Given their seemingly lackadaisical attitude towards firearms storage, might the parents be held criminally liable for their daughter’s death? According to the New York Times, the answer is no. A May 5 story reports that Kentucky “does not hold adults liable when a child gets hold of a firearm and causes an injury or death.”

In this case, putting the boy’s parents in jail would only serve to deprive him of his mother and father as well as his sister. But the fact that a criminal prosecution isn’t even an option in Kentucky indicates the threadbare state of the various laws that are supposed to help prevent child gun violence in this country.

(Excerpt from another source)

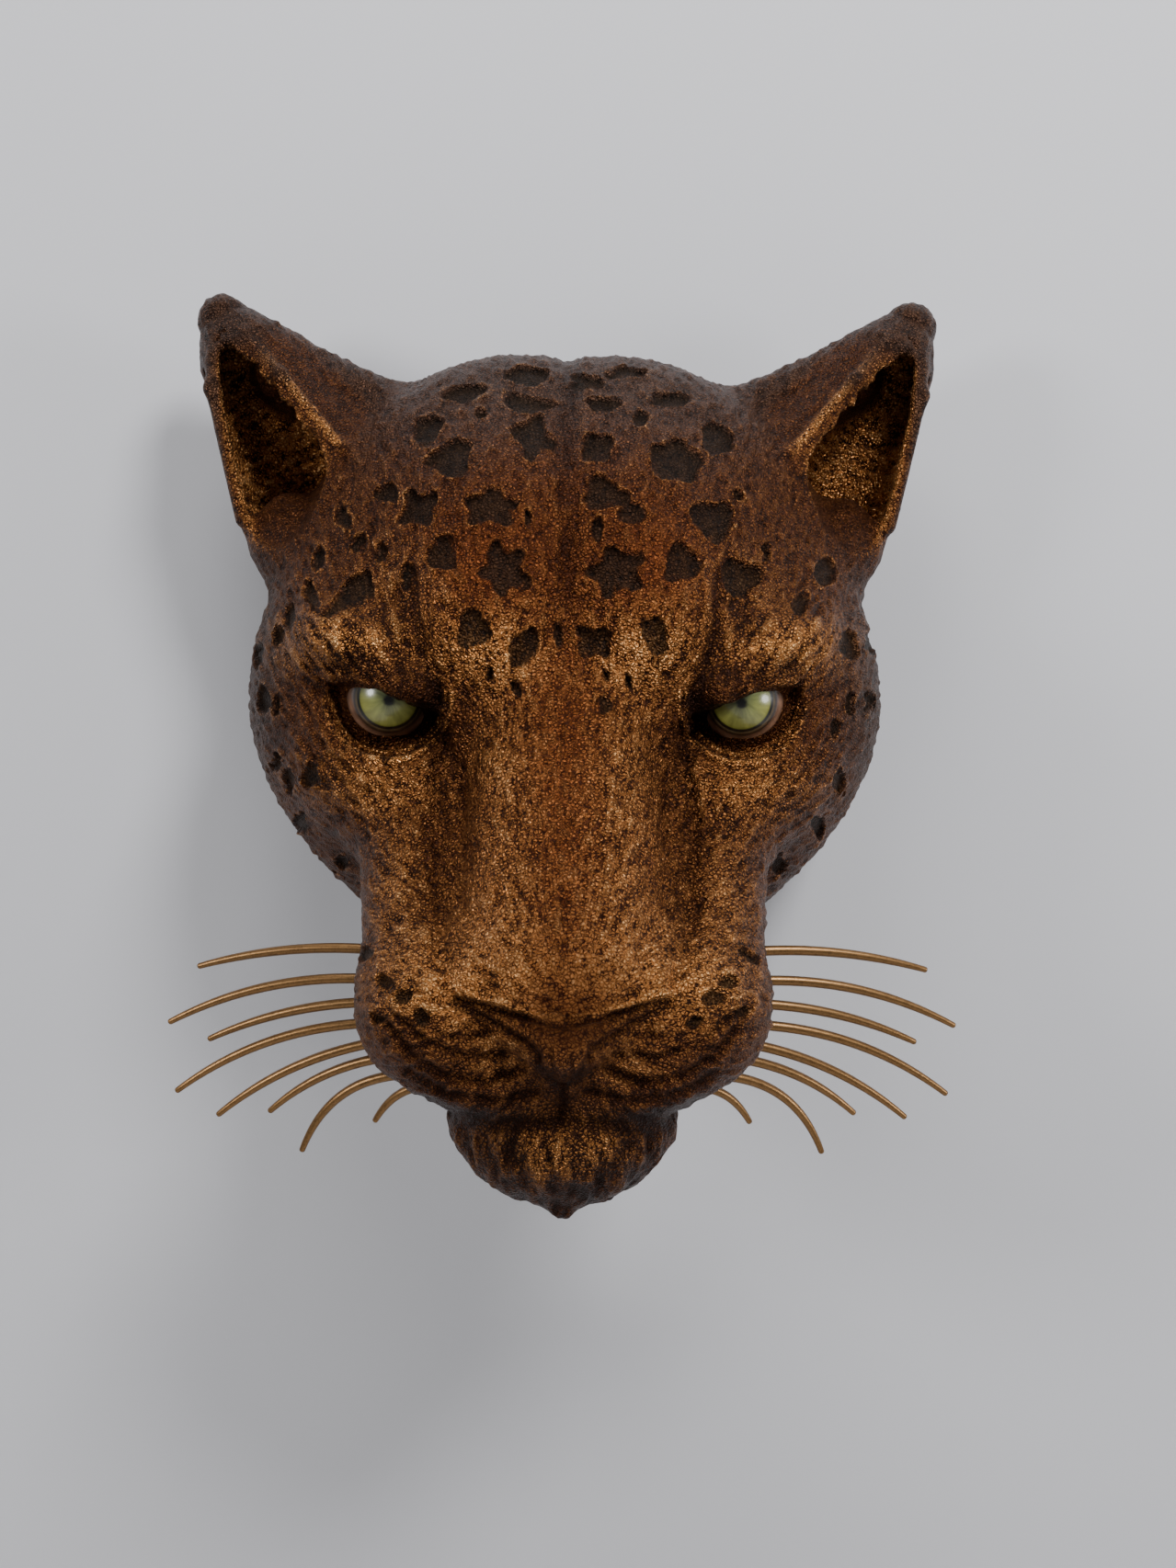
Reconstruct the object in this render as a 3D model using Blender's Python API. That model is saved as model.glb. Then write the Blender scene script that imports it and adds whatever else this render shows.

Child access prevention laws—that is, laws that impose penalties on adults who let children access firearms—are remarkably inconsistent from state to state. (There are no federal child access prevention laws.) According to the Law Center to Prevent Gun Violence, 27 states (plus the District of Columbia) have child access prevention laws on the books, and these laws vary widely in scope. Some states, like Massachusetts and Minnesota, hold adults liable for negligently storing firearms where a child “may” or “is likely to” get hold of them, whether or not they actually do. In other states, criminal penalties only apply when a child actually uses or possesses a gun. Some states, including Kentucky, impose a lesser standard of criminal liability for parents who provide their children with firearms. In those states, according to the Law Center to Prevent Gun Violence, liability is only triggered when the parents or guardians “know of a substantial risk that the minor will use the firearm to commit a crime.”

The fact that every state sets its own laws is what makes America great. Or, at least, it’s what makes America America. But I do think it’s unfortunate these particular laws aren’t stronger. No matter what you think about gun control, it seems obvious that if you’re going to have guns in a house where children are around, you should store those guns somewhere where children can’t get to them. Laws to that effect would minimally inconvenience the gun owners, and would be a small but effective step toward reducing the number of accidental gun deaths in this country.